» GIVEN INSTRUCTION
Everything in the listing should be restated word for word.

» RECORDED DATA
○ ○ ○ ○ ○
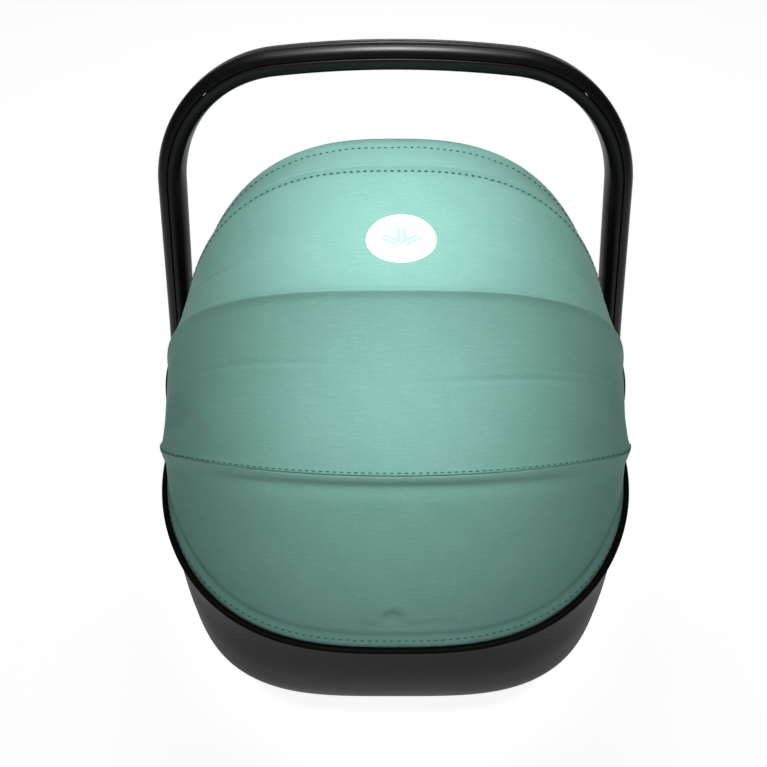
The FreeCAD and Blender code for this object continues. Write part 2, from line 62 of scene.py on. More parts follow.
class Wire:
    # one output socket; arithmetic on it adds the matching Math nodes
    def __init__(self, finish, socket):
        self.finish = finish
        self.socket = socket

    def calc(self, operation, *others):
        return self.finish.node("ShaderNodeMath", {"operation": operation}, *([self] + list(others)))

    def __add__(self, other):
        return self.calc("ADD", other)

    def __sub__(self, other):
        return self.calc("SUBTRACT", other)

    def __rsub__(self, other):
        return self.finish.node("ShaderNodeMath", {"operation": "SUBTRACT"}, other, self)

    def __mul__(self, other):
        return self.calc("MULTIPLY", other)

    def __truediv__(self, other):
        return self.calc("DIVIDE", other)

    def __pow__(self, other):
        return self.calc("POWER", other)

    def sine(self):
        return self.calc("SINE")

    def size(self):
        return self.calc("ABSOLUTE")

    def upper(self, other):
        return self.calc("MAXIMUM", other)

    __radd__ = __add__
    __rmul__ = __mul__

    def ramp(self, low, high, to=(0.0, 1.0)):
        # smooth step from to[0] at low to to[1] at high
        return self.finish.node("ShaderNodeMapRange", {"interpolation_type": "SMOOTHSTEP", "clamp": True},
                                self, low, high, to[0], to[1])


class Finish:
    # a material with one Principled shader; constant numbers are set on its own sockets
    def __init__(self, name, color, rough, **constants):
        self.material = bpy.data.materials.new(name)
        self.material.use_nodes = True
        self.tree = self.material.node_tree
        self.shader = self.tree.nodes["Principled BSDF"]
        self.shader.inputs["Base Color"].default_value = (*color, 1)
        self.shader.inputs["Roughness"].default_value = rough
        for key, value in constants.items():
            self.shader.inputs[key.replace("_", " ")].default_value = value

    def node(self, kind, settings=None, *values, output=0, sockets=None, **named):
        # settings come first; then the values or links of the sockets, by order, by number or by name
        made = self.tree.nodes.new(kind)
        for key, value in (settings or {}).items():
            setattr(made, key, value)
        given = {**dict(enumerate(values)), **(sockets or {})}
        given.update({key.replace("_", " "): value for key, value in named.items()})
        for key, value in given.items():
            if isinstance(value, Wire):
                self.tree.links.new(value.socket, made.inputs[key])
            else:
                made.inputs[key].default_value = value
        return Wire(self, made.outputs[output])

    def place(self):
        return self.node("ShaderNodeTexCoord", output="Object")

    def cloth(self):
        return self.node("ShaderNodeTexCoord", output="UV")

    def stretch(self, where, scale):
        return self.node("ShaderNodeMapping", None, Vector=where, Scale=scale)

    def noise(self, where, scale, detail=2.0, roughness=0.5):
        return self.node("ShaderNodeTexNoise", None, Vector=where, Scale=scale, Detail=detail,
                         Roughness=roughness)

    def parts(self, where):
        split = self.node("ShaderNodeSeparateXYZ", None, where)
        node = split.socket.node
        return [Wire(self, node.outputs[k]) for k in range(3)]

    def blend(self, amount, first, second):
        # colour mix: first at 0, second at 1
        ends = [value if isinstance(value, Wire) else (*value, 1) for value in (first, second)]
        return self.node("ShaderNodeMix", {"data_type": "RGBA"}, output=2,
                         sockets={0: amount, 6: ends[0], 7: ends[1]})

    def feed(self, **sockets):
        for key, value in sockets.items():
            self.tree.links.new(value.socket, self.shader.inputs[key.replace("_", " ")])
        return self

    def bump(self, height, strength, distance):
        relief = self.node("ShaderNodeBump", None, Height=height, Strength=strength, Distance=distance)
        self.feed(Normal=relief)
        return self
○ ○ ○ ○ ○
» CORRECT ANSWER
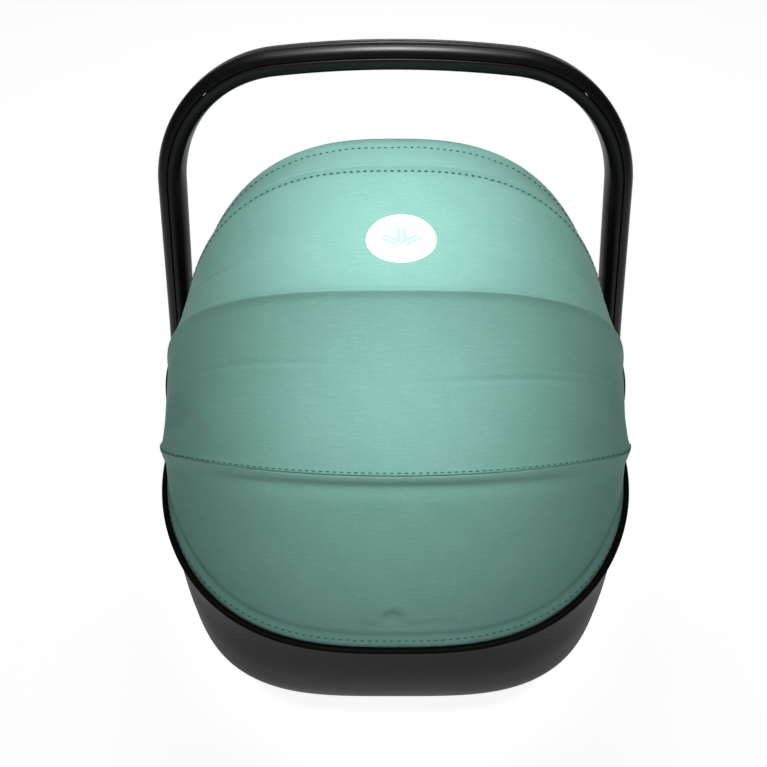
The FreeCAD and Blender code for this object continues. Write part 2, from line 62 of scene.py on. More parts follow.
class Wire:
    # one output socket; arithmetic on it adds the matching Math nodes
    def __init__(self, finish, socket):
        self.finish = finish
        self.socket = socket

    def calc(self, operation, *others):
        return self.finish.node("ShaderNodeMath", {"operation": operation}, *([self] + list(others)))

    def __add__(self, other):
        return self.calc("ADD", other)

    def __sub__(self, other):
        return self.calc("SUBTRACT", other)

    def __rsub__(self, other):
        return self.finish.node("ShaderNodeMath", {"operation": "SUBTRACT"}, other, self)

    def __mul__(self, other):
        return self.calc("MULTIPLY", other)

    def __truediv__(self, other):
        return self.calc("DIVIDE", other)

    def __pow__(self, other):
        return self.calc("POWER", other)

    def sine(self):
        return self.calc("SINE")

    def size(self):
        return self.calc("ABSOLUTE")

    def upper(self, other):
        return self.calc("MAXIMUM", other)

    __radd__ = __add__
    __rmul__ = __mul__

    def ramp(self, low, high, to=(0.0, 1.0)):
        # smooth step from to[0] at low to to[1] at high
        return self.finish.node("ShaderNodeMapRange", {"interpolation_type": "SMOOTHSTEP", "clamp": True},
                                self, low, high, to[0], to[1])


class Finish:
    # a material with one Principled shader; constant numbers are set on its own sockets
    def __init__(self, name, color, rough, **constants):
        self.material = bpy.data.materials.new(name)
        self.material.use_nodes = True
        self.tree = self.material.node_tree
        self.shader = self.tree.nodes["Principled BSDF"]
        self.shader.inputs["Base Color"].default_value = (*color, 1)
        self.shader.inputs["Roughness"].default_value = rough
        for key, value in constants.items():
            self.shader.inputs[key.replace("_", " ")].default_value = value

    def node(self, kind, settings=None, *values, output=0, sockets=None, **named):
        # settings come first; then the values or links of the sockets, by order, by number or by name
        made = self.tree.nodes.new(kind)
        for key, value in (settings or {}).items():
            setattr(made, key, value)
        given = {**dict(enumerate(values)), **(sockets or {})}
        given.update({key.replace("_", " "): value for key, value in named.items()})
        for key, value in given.items():
            if isinstance(value, Wire):
                self.tree.links.new(value.socket, made.inputs[key])
            else:
                made.inputs[key].default_value = value
        return Wire(self, made.outputs[output])

    def place(self):
        return self.node("ShaderNodeTexCoord", output="Object")

    def cloth(self):
        return self.node("ShaderNodeTexCoord", output="UV")

    def stretch(self, where, scale):
        return self.node("ShaderNodeMapping", None, Vector=where, Scale=scale)

    def noise(self, where, scale, detail=2.0, roughness=0.5):
        return self.node("ShaderNodeTexNoise", None, Vector=where, Scale=scale, Detail=detail,
                         Roughness=roughness)

    def parts(self, where):
        split = self.node("ShaderNodeSeparateXYZ", None, where)
        node = split.socket.node
        return [Wire(self, node.outputs[k]) for k in range(3)]

    def blend(self, amount, first, second):
        # colour mix: first at 0, second at 1
        ends = [value if isinstance(value, Wire) else (*value, 1) for value in (first, second)]
        return self.node("ShaderNodeMix", {"data_type": "RGBA"}, output=2,
                         sockets={0: amount, 6: ends[0], 7: ends[1]})

    def feed(self, **sockets):
        for key, value in sockets.items():
            self.tree.links.new(value.socket, self.shader.inputs[key.replace("_", " ")])
        return self

    def bump(self, height, strength, distance):
        relief = self.node("ShaderNodeBump", None, Height=height, Strength=strength, Distance=distance)
        self.feed(Normal=relief)
        return self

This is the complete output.